The reason for this is due to the inconsistent storytelling style, which leans more toward innocent and childish than real and sincere. Which makes complete sense, seeing as how we’re trying to connect with a young boy who is going through his own existential transformation. The problem is, when you catch glimpses of a more adult, mature voice, you want to latch on to that sensibility and it makes the immaturity of the rest of the film become that much more glaring. In one terrific moment, Pepper is antagonized into proving he has enough faith to move a mountain. As he’s performing the routine he learned when he was asked to assist his idol (Ben Chaplin) move a bottle, an earthquake occurs, making it seem as if he actually moved the mountain. The sequence opens up a lot of existential questions regarding science versus faith, in that he may not have moved the mountain, but is it simply a coincidence that the earthquake happened at that exact moment? Or is there something much bigger in play to help give Pepper — and the community — the faith they need to make anything possible? This scene is juxtaposed with any of the scenes involving the bullies, which feel so generically cheap and sterotypical, as if they are pulled from any Disney or Nickelodeon television show rather than pulled from actual experiences.
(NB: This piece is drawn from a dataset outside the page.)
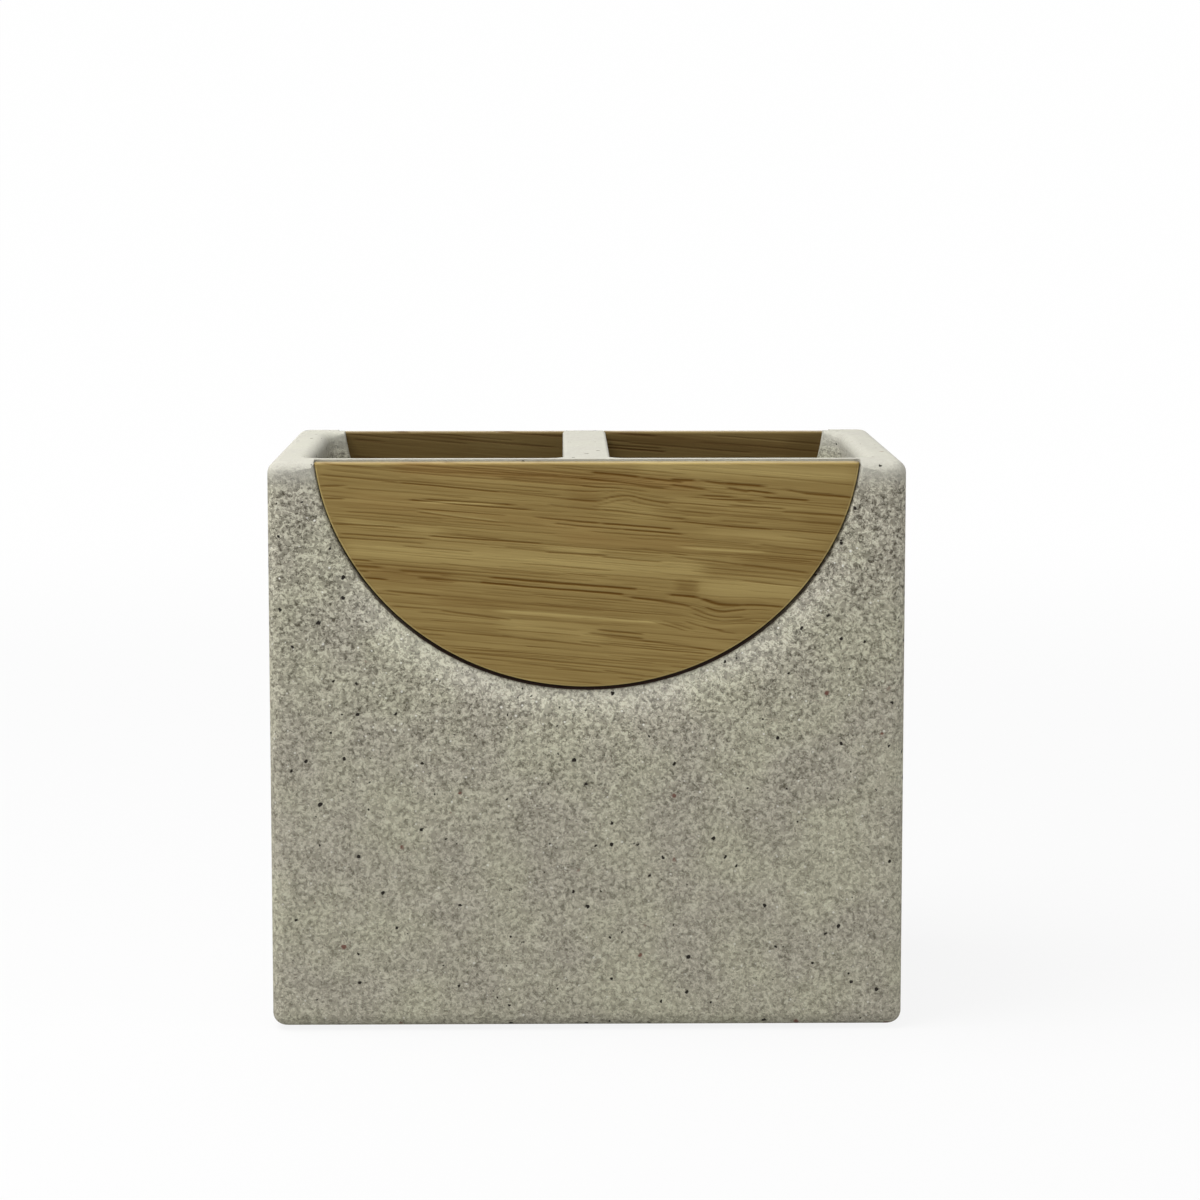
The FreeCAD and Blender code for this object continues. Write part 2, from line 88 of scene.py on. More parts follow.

There’s also a glaring inconsistency in the story arcs that deliver most of the drama. Either they are resolved far too quickly or have a climax but no clear resolution (or at the very least, an unsatisfying one). The bully subplot is given a rousing climax, only to see the story completely dropped afterward without any sense that anything really changed for Pepper (or that he changed in some way because of it). At the same time, it seems as if there are a scene or two missing as we watch London change his view with the snap of a finger without ever exploring why this change happens (even though the circumstances give us at least a modicum of groundwork). And then there’s the odd cameo by Kevin James as the local doctor who has a unhealthy crush on Pepper’s mother (Emily Watson). The whole thing feels extremely creepy, and it’s given a decent resolution, but still has a way of feeling incomplete (though James, as I mentioned in my review of Paul Blart: Mall Cop 2, is still as watchable, funny and likeable as ever).
The main theme of the film is in order for miracles to happen, and for God to answer your prayers, you must not have any anger inside of you, and you must believe that anything is possible so long as you believe in yourself. And though Salvati does a pretty good job displaying the emotional gamut he’s asked to portray, there’s still a sense that he’s still very green and because of that, the most humanistic qualities of the film are lost among the unbalanced way the story is told, leading to a profound film that settles for kid-friendly lightheartedness over true, unique thoughtfulness.